2. Nach § 32 BVerfGG kann das Bundesverfassungsgericht im Streitfall einen Zustand durch einstweilige Anordnung vorläufig regeln, wenn dies zur Abwehr schwerer Nachteile oder aus einem anderen wichtigen Grund zum gemeinen Wohl dringend geboten ist. Auch in einem Verfahren über eine Verfassungsbeschwerde kann eine einstweilige Anordnung erlassen werden (vgl. BVerfGE 66, 39 <56>; stRspr). Dabei haben die Gründe, die für die Verfassungswidrigkeit des angegriffenen Hoheitsakts vorgetragen werden, grundsätzlich außer Betracht zu bleiben. Etwas anderes gilt nur, wenn sich die Verfassungsbeschwerde von vornherein als unzulässig oder offensichtlich unbegründet erweist. Bei offenem Ausgang des Verfassungsbeschwerdeverfahrens muss das Bundesverfassungsgericht hingegen die Folgen, die eintreten würden, wenn eine einstweilige Anordnung nicht erginge, die Verfassungsbeschwerde aber Erfolg hätte, gegenüber den Nachteilen abwägen, die entstünden, wenn die begehrte einstweilige Anordnung erlassen würde, der Verfassungsbeschwerde aber der Erfolg zu versagen wäre (vgl. BVerfGE 87, 334 <338>; 89, 109 <110>; stRspr).

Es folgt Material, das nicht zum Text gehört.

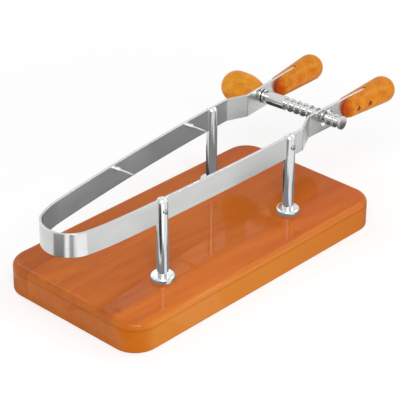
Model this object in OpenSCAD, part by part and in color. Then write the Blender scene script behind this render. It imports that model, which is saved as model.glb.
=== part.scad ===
// Spring-band ham clamp: a flat steel hairpin on posts over a wooden board,
// squeezed by two handles and held by a ringed locking rod with a knob.
// Frame: origin at the centre of the board's underside, +X towards the
// handles, +Y towards the swinging rear arm, +Z up. Units are millimetres.

/* [Board] */
// Length of the board along X
board_length = 430; // [400:460]
// Width of the board along Y
board_width = 225; // [200:250]
// Thickness of the board
board_thickness = 39; // [34:44]
// Plan radius of the board's corners
board_corner_r = 31; // [20:40]
// Rounding of the upper edge
board_top_r = 8.5; // [4:12]

/* [Band] */
// Thickness of the flat steel band
band_thickness = 3; // [2.5:0.5:3.5]
// Height of the band, which stands on edge
band_height = 30; // [26:32]
// Height of the band's centre line above the table
band_level = 131.2; // [125:140]
// Bend radius of the front half of the hairpin
front_bend_r = 33.5; // [32:35]
// Bend radius of the rear half of the hairpin
rear_bend_r = 36; // [34:38]

/* [Posts] */
// Diameter of the posts
post_dia = 14; // [12:16]
// Diameter of the posts' round feet
foot_dia = 29; // [24:34]
// Height of the feet
foot_height = 7; // [5:9]

/* [Handles] */
// Length of each handle
handle_length = 98; // [92:104]
// Diameter of a handle at the band
handle_neck_dia = 28; // [26:30]
// Diameter of a handle's round end
handle_bulb_dia = 35.2; // [33:37]

/* [Locking rod] */
// Outside diameter of the shank and the rings
rod_dia = 17.4; // [16:18]
// Distance from one ring to the next
ring_pitch = 9.7; // [9.6:0.1:9.8]
// Thickness of a ring
ring_thickness = 3.2; // [3:0.1:3.4]
// Largest diameter of the knob
knob_dia = 42; // [38:46]

/* [Spikes] */
// Length of each spike beyond the band, with its shoulder
spike_length = 28; // [24:30]
// Diameter of a spike next to its shoulder
spike_dia = 3.2; // [3:0.2:4]

/* [Hidden] */
$fn = 96;

// Small gaps: moving parts, seated parts, and a shaft in its bush
run_gap = 0.3;
seat_gap = 0.02;
fit_gap = 0.05;
slot_gap = 0.06;
// The band's slight bow is drawn in chords, up to this far off the arc
bow_gap = 0.07;
half_t = band_thickness / 2;
band_bottom = band_level - band_height / 2;
board_bottom_r = 2;

// A pose on the band's centre line is [x, y, heading in degrees]
function radius_of(length, turn) = length * 180 / (PI * turn);
function turn_centre(s, r) = [s.x - r * sin(s.z), s.y + r * cos(s.z)];
function after_arc(s, r, turn) =
    let (c = turn_centre(s, r), h = s.z + turn)
    [c.x + r * sin(h), c.y - r * cos(h), h];
function after_line(s, length) =
    [s.x + length * cos(s.z), s.y + length * sin(s.z), s.z];
function creased(s, turn) = [s.x, s.y, s.z + turn];
// Pose s as seen from pose o
function seen_from(s, o) =
    let (dx = s.x - o.x, dy = s.y - o.y)
    [dx * cos(o.z) + dy * sin(o.z), dy * cos(o.z) - dx * sin(o.z), s.z - o.z];
// Poses along a slight bow, drawn as n chords
function chords(s, bow, n) = [
    for (i = [0 : n - 1])
        after_arc(s, radius_of(bow[0], bow[1]), bow[1] * i / n)
];
// A crease is a pose with the turn it makes as a fourth number
function crease(s, turn) = [s.x, s.y, s.z, turn];

// Saw slot in each handle, and the length of band inside it
slot_depth = 45.5;
tang_length = 42.5;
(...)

3. Die Verfassungsbeschwerde ist nicht von vornherein unzulässig oder offensichtlich unbegründet. Die aufgeworfenen Rechtsfragen werden im Hauptsacheverfahren zu klären sein.

4. Die danach gebotene Folgenabwägung führt zur Ablehnung des Antrags auf Erlass einer einstweiligen Anordnung. Erginge die einstweilige Anordnung nicht, hätte aber die Verfassungsbeschwerde später Erfolg, so entstünde dem Beschwerdeführer in der Zwischenzeit durch den Vollzug der Sicherungsverwahrung ein schwerer, nicht wieder gutzumachender Verlust an persönlicher Freiheit. Wenn die einstweilige Anordnung erginge und der Verfassungsbeschwerde später der Erfolg zu versagen wäre, entstünden ebenfalls schwerwiegende Nachteile. Das Landgericht Baden-Baden hat auf der Grundlage zweier psychiatrischer Sachverständigengutachten nachvollziehbar dargelegt, dass der Beschwerdeführer einen Hang zu schweren Sexualstraftaten (sexueller Missbrauch von Kindern, Vergewaltigung) habe und deshalb im Falle seiner Freilassung mit hoher Wahrscheinlichkeit entsprechende Delikte verüben werde, durch welche die Opfer seelisch oder körperlich schweren Schaden nehmen würden. Angesichts der besonderen Schwere der drohenden Straftaten überwiegt das Sicherheitsinteresse der Allgemeinheit das Interesse des Beschwerdeführers an der Wiedererlangung seiner persönlichen Freiheit.

Diese Entscheidung ist unanfechtbar.